Although land-based casinos had been legalized since 1977, it wasn’t until much later that the industry really boomed. In 2008 the government split the country into 17 separate regions which were allowed to grant their own gaming licenses as they saw fit. This led to rapid growth and the country now houses over 40 casinos.

Online sports betting had already been made legal by the government in 2006, but it wasn’t until 2010 that the 17 gaming authorities met with the National Gaming Board to begin discussions on the regulation of online gambling. A new law was passed in May 2011, which allowed the development of all online gaming with the exception of games exclusive to the National Lottery and Blind National Lottery, Bingo, and live in-play betting (including slot machines). Individual licences must be obtained for every game type that operators wish to offer, and licences are only granted to companies that house their servers in Spain and operate from .es websites.

The Gambling Act also covered advertising, promotion and sponsorship, making it illegal to advertise, endorse or promote betting activities and websites of operators who do not hold the appropriate licenses. The Act also enables Spanish authorities to impose large fines on operators that try to provide services to Spanish players. Unlike countries such as France and Portugal who tried to pass similar legislation, Spain has been relatively successful with more than 50 sites withdrawing their services voluntarily, and legal proceedings pursued against operators who attempted to continue.

Tough Hand for Poker Players

Poker is one area where legislation is behind the rest of the sector. Poker games are currently ring-fenced in the country in much the same way as France and Italy. Essentially, this means that poker players can only play against other players in Spain, and can’t take part in larger, international tournaments.

This policy has stifled the growth of the poker industry in Spain, and a recent report showed that close to half of all poker players still play on ‘illegal’ sites. 43% of players admitted to playing at unlicensed sites, while 12.8% said that they never used Spanish websites to play poker.

The latest figures show that revenue from the internet poker market in the first quarter of 2015 fell by 5% to €16.8m. That’s in comparison to the total online market which grew by 14% to €77.4m, with the best performing sectors, sports betting which grew by 20% to €45.5m, and table gaming revenue which grew by 38% to €12.2m.

While the government continues to ring-fence games and charge high tax rates on rakes, players will continue to take their chips elsewhere.

Slots Finally Launched

There is no such restriction on the slots market, and with so many big international operators ready to step into the arena, Spanish players will be spoilt for choice.
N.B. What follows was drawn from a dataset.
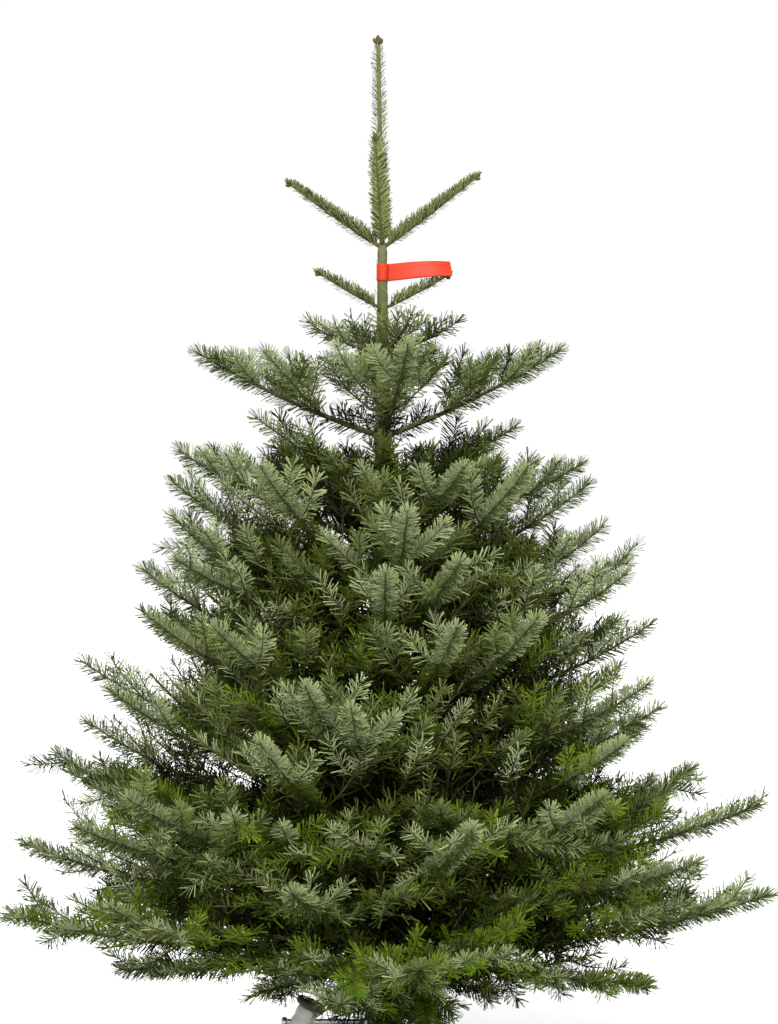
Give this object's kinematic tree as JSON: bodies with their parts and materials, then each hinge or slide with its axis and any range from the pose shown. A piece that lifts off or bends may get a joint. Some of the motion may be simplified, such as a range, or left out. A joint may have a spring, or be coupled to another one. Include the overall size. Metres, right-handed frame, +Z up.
{
  "type": "christmas tree",
  "caption": "Cut fir with whorls of boughs, dense needle foliage and a bare leader, clamped in a three-armed water stand, with a loop tag on its stem.",
  "frame": {"origin": "centre of the stand's flat underside, on the floor under the trunk", "axes": "+Z up along the trunk, -Y towards the side seen in front, +X to the right of that view"},
  "size_m": [1.3382, 1.353, 1.92],
  "materials": {
    "bark": "rough",
    "needles": "satin",
    "young_needles": "satin",
    "stand_plastic": "satin",
    "cap_rubber": "matte",
    "steel": "satin",
    "tag_tape": "satin"
  },
  "bodies": {
    "root": {"trunk": "bark", "top_shoot_1": "young_needles", "top_shoot_2": "young_needles", "top_shoot_3": "young_needles", "top_shoot_4": "young_needles", "upper_shoot_1": "young_needles", "upper_shoot_2": "young_needles", "collar_fan_1": "young_needles", "collar_fan_2": "young_needles", "collar_fan_3": "young_needles", "collar_fan_4": "young_needles", "second_fan_1": "needles", "second_fan_2": "needles", "second_fan_3": "needles", "second_fan_4": "needles", "shoulder_fan_1": "needles", "shoulder_fan_2": "needles", "third_fan_1": "needles", "third_fan_2": "needles", "third_fan_3": "needles", "third_fan_4": "needles", "fourth_fan_1": "needles", "fourth_fan_2": "needles", "fourth_fan_3": "needles", "fourth_fan_4": "needles", "fourth_fan_5": "needles", "fifth_fan_1": "needles", "fifth_fan_2": "needles", "fifth_fan_3": "needles", "fifth_fan_4": "needles", "fifth_fan_5": "needles", "sixth_fan_1": "needles", "sixth_fan_2": "needles", "sixth_fan_3": "needles", "sixth_fan_4": "needles", "sixth_fan_5": "needles", "seventh_fan_1": "needles", "seventh_fan_2": "needles", "seventh_fan_3": "needles", "seventh_fan_4": "needles", "seventh_fan_5": "needles", "lowest_fan_1": "needles", "lowest_fan_2": "needles", "lowest_fan_3": "needles", "lowest_fan_4": "needles", "lowest_fan_5": "needles", "leader_needles": "young_needles", "lowest_bough_1": "bark", "lowest_bough_2": "bark", "lowest_bough_3": "bark", "lowest_bough_4": "bark", "lowest_bough_5": "bark", "stand": "stand_plastic", "arm_cap_1": "cap_rubber", "clamp_screw_1": "steel", "arm_cap_2": "cap_rubber", "clamp_screw_2": "steel", "arm_cap_3": "cap_rubber", "clamp_screw_3": "steel", "height_tag": "tag_tape"}
  },
  "joints": []
}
Slots have been the major area of growth in the gaming sector across the majority of Europe. The Spanish government is hoping that this change will boost the industry in the same way that it did for the Italian market - the latest figures revealed that slots accounted for 20% of Italian gaming revenue in 2014.

That’s of little importance to the average slots player though, and most will surely just be looking forward to more freedom of choice and a competitive marketplace. The large operators already offering services in the country will quickly add slots, and the 10 new licensees will be ready to go within months. There is likely to be a great deal of competition as operators vie for new customers, and it is an environment which players can take advantage of in terms of sign-up bonuses, welcome promotions and free bets.

The world of Spanish online casinos just got a whole lot more exciting!